Academic attention to Colbert, in general, stems from the idea that what he is doing is politically insightful, socially relevant, and artistically complex.

You don't just study Colbert to help his fans "get" his show. You study his work to understand the role it has played in a unique historical moment, one that has witnessed the rise of corporate influence over politics, the atmosphere of post-9/11 fear-mongering, and a new era in news media where spectacle and sensationalism often overshadow reporting of accurate and appropriate information.

The subjects of Colbert's satire cover the range of pressing social issues facing us today. And his distinctive satirical style teaches viewers that logic, reason, and facts have been increasingly replaced by punditry, hubris, and false arguments. Moreover, he has redefined the parameters of what it means to be a public intellectual and a socially invested entertainer. The point is Colbert is much more than a media phenomenon, a hilarious entertainer, and a charismatic iconoclast. Do you need to study Colbert to "get" him? Probably not.
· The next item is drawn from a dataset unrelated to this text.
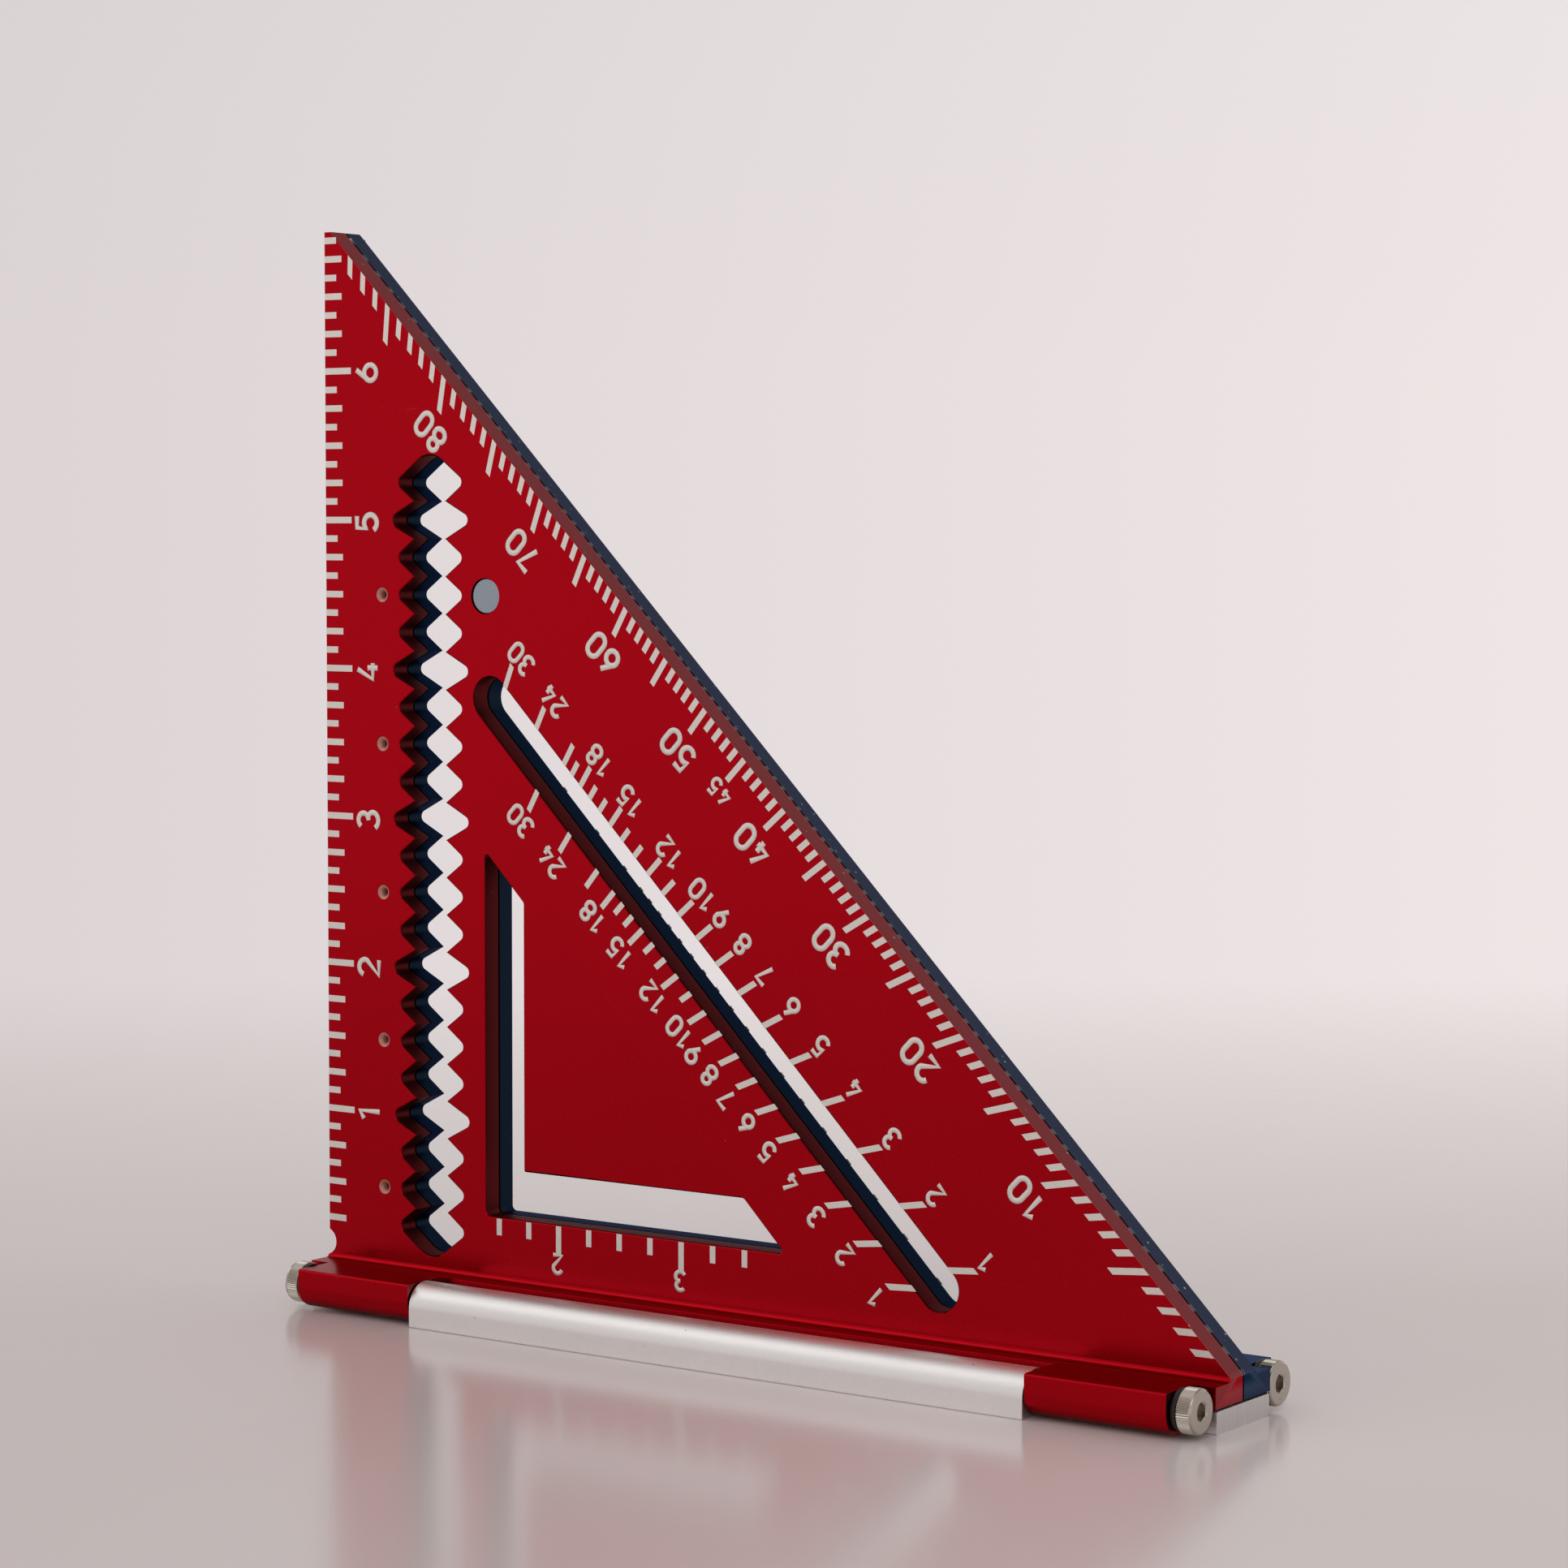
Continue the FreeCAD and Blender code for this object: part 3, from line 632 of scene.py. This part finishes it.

But if you are interested in diving more deeply into his satire and its social impact or if you are curious about how his comedy reflects contemporary issues facing our nation, it might not be so stupid to study him after all.

But, hey, we aren't saying that you need to study Colbert any more than we are saying that you need to pay attention to professors who teach and write about him. The choice is entirely up to you. You can choose to take that elective on bowling, or the philosophy of Ayn Rand, or you can take a course that studies Colbert. That is, if you are lucky enough to have one on your campus. And, if you aren't in college, there is always night school. Class starts at 11:30 pm on Comedy Central.